• Aim: Find every line below that contains the word "data" and copy it out.

(Entries with model source code)
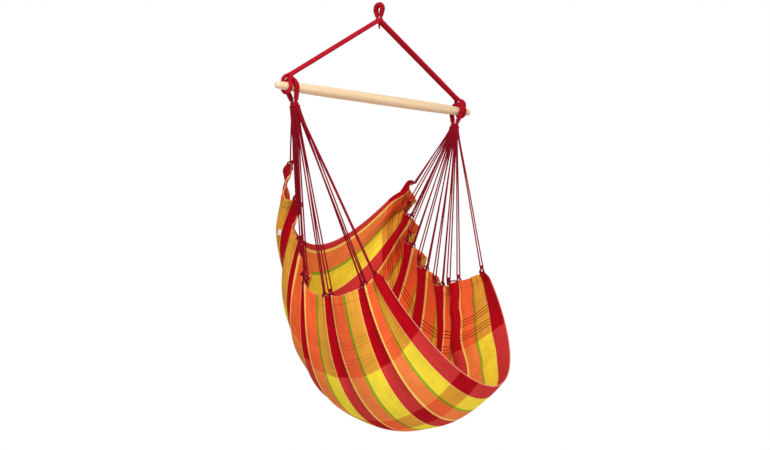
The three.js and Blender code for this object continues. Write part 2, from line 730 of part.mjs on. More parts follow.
// Label: a blank tab that lies on the outside of the left hem.
function label() {
  const j = columns.indexOf(stripes[2 * labelPanel - 1].start) + (panelSteps - 1) / 2;
  const corner = (i, column) => {
    const w = columns[column];
    const u = rows[i](w);
    return cloth(u, w).addScaledVector(normalOf(cloth, u, w), hemThickness / 2);
  };
  const [a, b, c, d] = [corner(0, j), corner(0, j + 1), corner(1, j + 1), corner(1, j)];
  const centre = a.clone().add(b).add(c).add(d).multiplyScalar(1 / 4);
  const across = b.clone().add(c).sub(a).sub(d).normalize();
  const out = across.clone().cross(d.clone().sub(a)).normalize();
  if (out.dot(a.clone().setY(0).setZ(0)) < 0) out.negate();
  const box = new THREE.BoxGeometry(labelWidth, labelLength, labelThickness);
  const turned = new THREE.Matrix4().makeBasis(across, out.clone().cross(across), out);
  const sag = Math.abs(a.clone().sub(centre).dot(out));
  box.applyMatrix4(turned);
  return { box, place: centre.addScaledVector(out, sag + 2 * touchGap + labelThickness / 2) };
}

for (const side of [-1, 1]) {
  const sideName = side < 0 ? "left" : "right";
  whippedEye(sideName + "_harness_eye", harnessPath, harnessEyeTurns, stations[side]);
  add(sideName + "_neck_binding", neckBinding(), cottonRed, stations[side]).position.z = neckTop;
  add(sideName + "_suspension_rope", suspensionRope(side), cottonRed);
  const ends = [loopPlaces[0], ...loopPlaces, loopPlaces.at(-1)];
  for (let i = 0; i <= panelCount; i++) {
    const number = String(i + 1).padStart(2, "0");
    add(sideName + "_hem_lacing_" + number, hemLacing(side, ends[2 * i], ends[2 * i + 1]), cottonRed, below);
  }
  for (let i = 0; i < 2 * panelCount; i++) {
    const number = String(i + 1).padStart(2, "0");
    add(sideName + "_harness_cord_" + number, harnessCord(side, i), cottonRed, below);
  }
}
const { box: labelBox, place: labelPlace } = label();
add("hem_label", labelBox, tape, below).position.copy(labelPlace);

export default root;
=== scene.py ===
# A hammock chair: a striped cotton seat cloth, hung on harness cords from a beech spreader bar,
# which two doubled ropes carry from one whipped eye. Metres, +Z up, X along the bar, and the
# sitter faces -Y. The origin is the top of the hole in the hanging eye.
import math

import bpy
import numpy as np
from mathutils import Matrix, Vector


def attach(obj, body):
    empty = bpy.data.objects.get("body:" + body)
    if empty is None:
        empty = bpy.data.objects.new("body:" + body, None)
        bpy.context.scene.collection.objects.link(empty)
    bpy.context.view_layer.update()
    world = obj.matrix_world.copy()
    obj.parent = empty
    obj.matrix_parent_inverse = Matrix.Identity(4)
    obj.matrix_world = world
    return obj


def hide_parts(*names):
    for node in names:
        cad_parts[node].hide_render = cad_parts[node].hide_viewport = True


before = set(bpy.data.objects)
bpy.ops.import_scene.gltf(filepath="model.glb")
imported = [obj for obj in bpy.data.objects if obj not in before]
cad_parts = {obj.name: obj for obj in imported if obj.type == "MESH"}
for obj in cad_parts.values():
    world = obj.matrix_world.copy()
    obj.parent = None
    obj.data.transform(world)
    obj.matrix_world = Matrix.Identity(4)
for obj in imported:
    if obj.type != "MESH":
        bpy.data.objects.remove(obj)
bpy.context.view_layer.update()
bpy.ops.object.select_all(action="DESELECT")


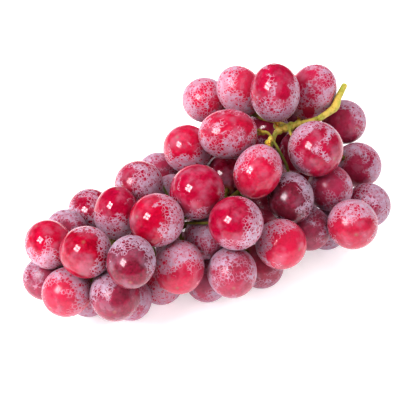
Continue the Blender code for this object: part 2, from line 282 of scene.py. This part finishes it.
def shapeGrape(master, index, draw):
    mesh = master.data.copy()
    corners = cornersOf(mesh)
    bulge = np.zeros(len(corners))
    for swelling in range(grapeShape["swellings"]):       # so that no two are alike
        way = unit(draw.normal(size=3))
        wave = corners @ way * draw.uniform(*grapeShape["swellingTurns"])
        wave = np.sin(wave + draw.uniform(0, grapeShape["anyTurn"]))
        bulge += wave * draw.normal(0, grapeShape["uneven"])
    fromStalk = unit(corners)[:, 2]       # 1 at the stalk, -1 at the far end
    halfSizes = [halfWidths[index], halfWidths[index], halfLengths[index]]
    corners = corners * (1 + bulge[:, None]) * halfSizes
    roll = Matrix.Rotation(draw.uniform(0, grapeShape["anyTurn"]), 3, "Z")
    turn = np.array(Vector(stalkWays[index]).to_track_quat("Z", "Y").to_matrix() @ roll)
    corners = corners @ turn.T
    ways, limits = planesAround(index)
    press = (corners @ ways.T / limits).max(axis=1)
    start = grapeShape["pressFrom"]
    eased = np.where(press > start, 1 - (1 - start) * np.exp(-(press - start) / (1 - start)), press)
    corners = corners * (eased / press)[:, None] + middles[index]
    setCorners(mesh, corners)
    return mesh, fromStalk


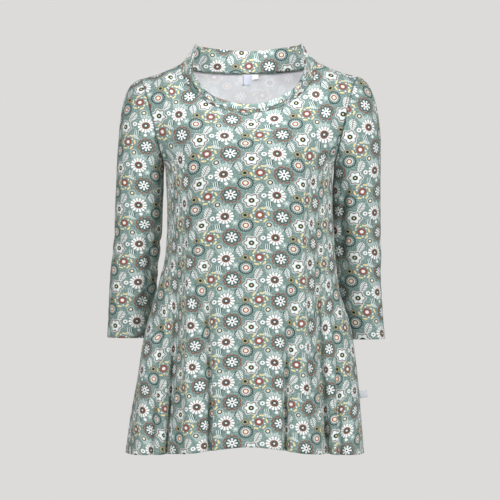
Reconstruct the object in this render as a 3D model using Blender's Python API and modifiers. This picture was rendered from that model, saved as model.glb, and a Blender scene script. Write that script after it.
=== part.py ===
"""A-line jersey tunic with a soft stand collar and three-quarter sleeves.

Metres, +Z up, front towards -Y, origin at the base of the neck between the shoulders.
Left and right are the wearer's, so the left sleeve is at +X.
"""

import math

import bpy
import numpy as np

MM = 0.001

# Cloth and seams
WALL = 1.6 * MM
BAND_WALL = 2.4 * MM
LABEL_WALL = 1.0 * MM
SEAM = 0.3 * MM
SIDE_GAP = 0.4 * MM
SHOULDER_GAP = 0.8 * MM
COLLAR_GAP = 1.1 * MM
ARMHOLE_GAP = 0.6 * MM

# Heights on the garment
ARMPIT = -190 * MM
HEM_SIDE = -720 * MM
HEM_CENTRE_FRONT = -696 * MM
HEM_CENTRE_BACK = -710 * MM
HEM_ARCH = 0.36
HEM_ARCH_SHARE = 0.55

# Neck seam
NECK_HALF = 127 * MM
NECK_FRONT = 78 * MM
NECK_BACK = 62 * MM
NECK_SIDE_HEIGHT = 5 * MM
NECK_FRONT_HEIGHT = -94 * MM
NECK_BACK_HEIGHT = -7 * MM

# Shoulder tips, where the armhole seam crosses the shoulder seam
TIP_REACH = 203 * MM
TIP_HEIGHT = -23 * MM
SHOULDER_TILT = 0.012
SHOULDER_SAG = 3 * MM
SHOULDER_SHARE = 0.72

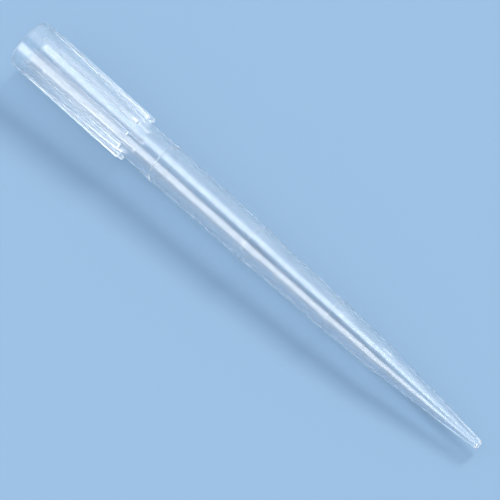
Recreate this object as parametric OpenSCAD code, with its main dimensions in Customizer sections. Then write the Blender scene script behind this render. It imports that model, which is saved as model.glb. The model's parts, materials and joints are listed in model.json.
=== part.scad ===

• Task solution:
    empty = bpy.data.objects.get("body:" + body)
        empty = bpy.data.objects.new("body:" + body, None)
before = set(bpy.data.objects)
imported = [obj for obj in bpy.data.objects if obj not in before]
    obj.data.transform(world)
        bpy.data.objects.remove(obj)
    mesh = master.data.copy()